Keynote Time and Location: 7pm, Academic West Room 210 (main floor), reception to follow address (in Skybridge). Maps & Parking Information.
Amade M’charek is Professor of Anthropology of Science at the department of Anthropology at the University of Amsterdam. Her research interests are in forensics, forensic anthropology and race. She is the PI of the project Dutchness in Genes and Genealogy, a project examining how Dutchness is enacted in collaborations between population geneticists, archaeologists and genealogists. M’charek is also the PI of the project Sexuality & Diversity in the Making. She is the founding chair of the European Network for the Social Studies of Forensics (EUnetSSF) and the convenor of the seminar series Ir/relevance of Race in Science and Society. Her most recent research is on face making and race making in forensic identification, for which she received a five-year ERC consolidator grant in December 2013. Learn more about Dr. Amade M’charek at her website.

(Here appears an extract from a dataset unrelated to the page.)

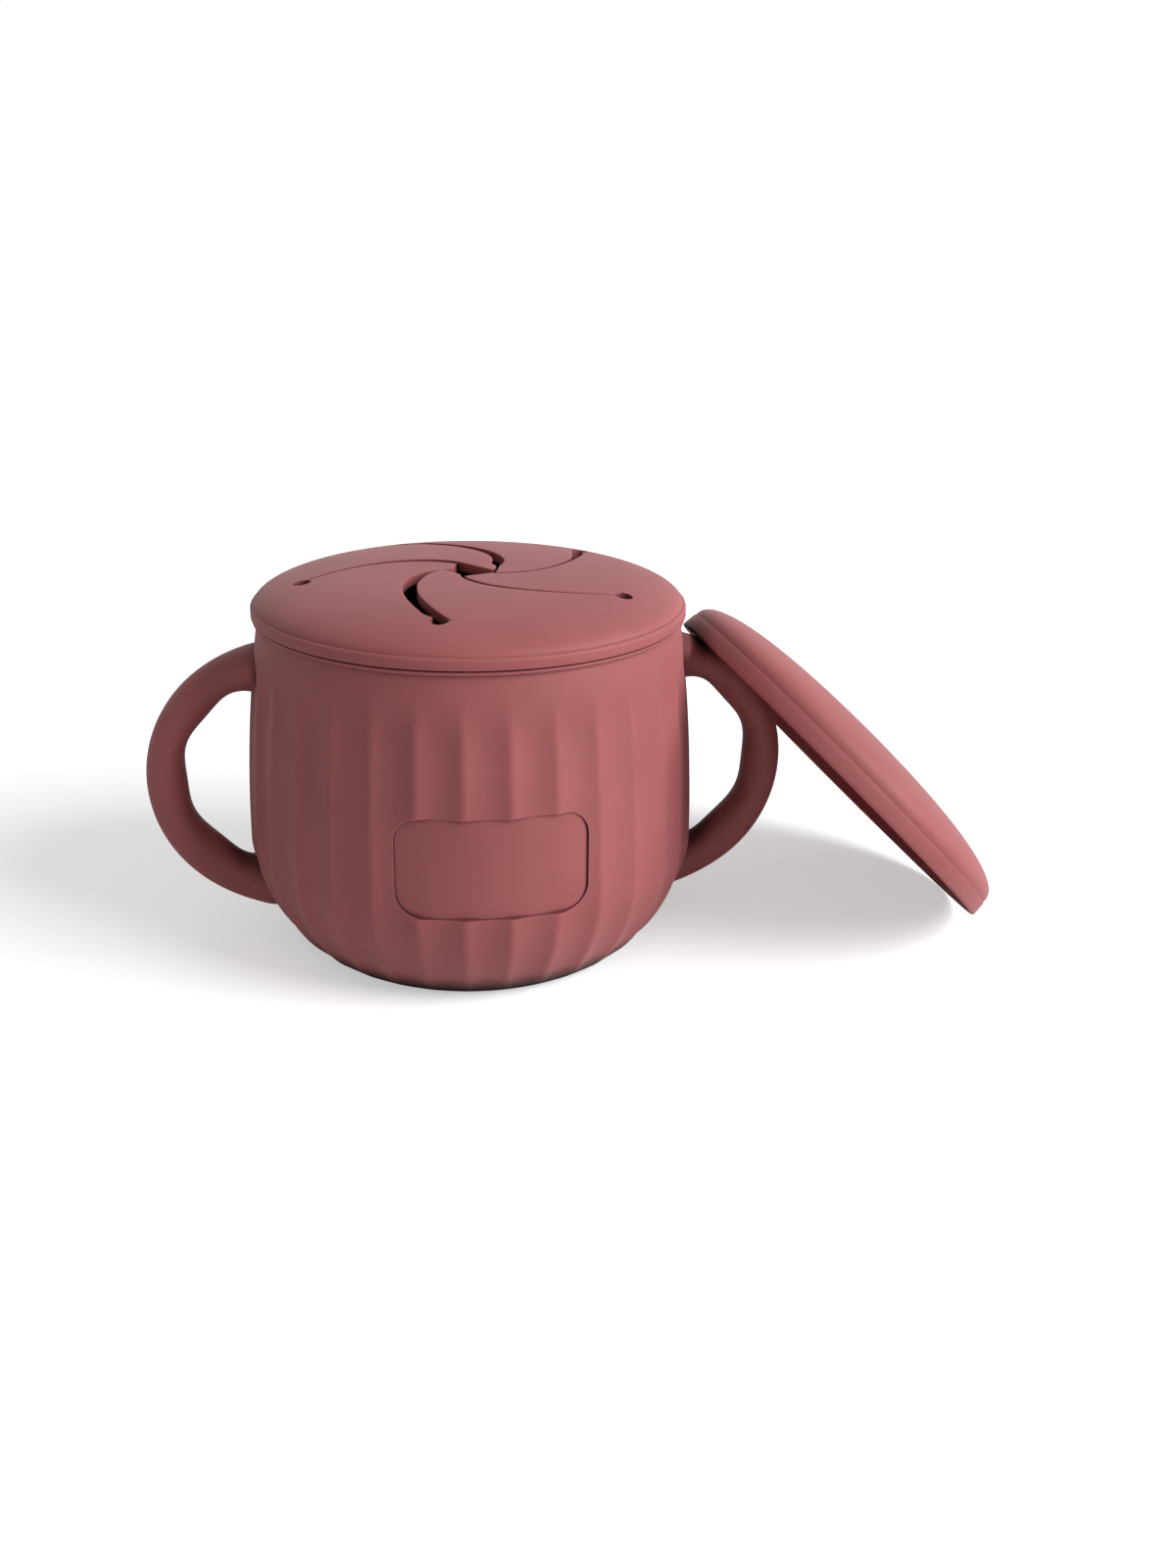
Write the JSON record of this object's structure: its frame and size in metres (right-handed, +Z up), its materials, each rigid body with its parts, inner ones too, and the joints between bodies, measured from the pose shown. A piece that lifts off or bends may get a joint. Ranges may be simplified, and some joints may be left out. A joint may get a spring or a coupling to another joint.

(Sur)Face: Notes from forensic identification on race and sameness.
In this paper I explore the production of sameness and its relation to race by attending to the bioligization of the phenotype in forensic identification.
It has been widely observed that while the human genome speaks to the communality in the genes, the alleged 0,1% of genetic difference has become the prime object of attention in the life sciences. And as these things go, the 0,1% of difference has also caught the attention of an ever-growing scholarship in the social sciences and the humanities. It has been argued that while genetics is not upfront about racial classifications, its technologies and methods are contributing to the molecularization of difference and the production of race. Race thus dived under the sur-face.
In my paper I want to make two related interventions. First I will argue that rather than a molecularization, a zooming-in into the body, we are witnessing a growing interest for the surface of the body. We are witnessing the return of the phenotype. In genetics the phenotype (physical appearance) is increasingly biologized. I will draw on examples from forensic genetics and show the growing interest in the biology of the phenotype and particularly the biology of the face. I will argue that the giving of a face to an unknown individual (suspect or a victim), the aim of DNA-phenotying technologies, goes hand in hand with the doing of race.
Second, genomic research on human variation and its emphasis on markers of difference contributes to an idea that whereas differences are produced, similarities and sameness are given. Indeed, an emphasis on difference seems to suggest that in the context of race, differences might be political or a negative while similarities are curiously apolitical. The production of sameness, resemblance and equivalence has thus received little attention in critical analyses. In my paper I will to switch the focus from difference to sameness and explore its potential for understanding race.The well known case of Marianne Vaatstra will figure as my prime example to unpack the politics of sameness.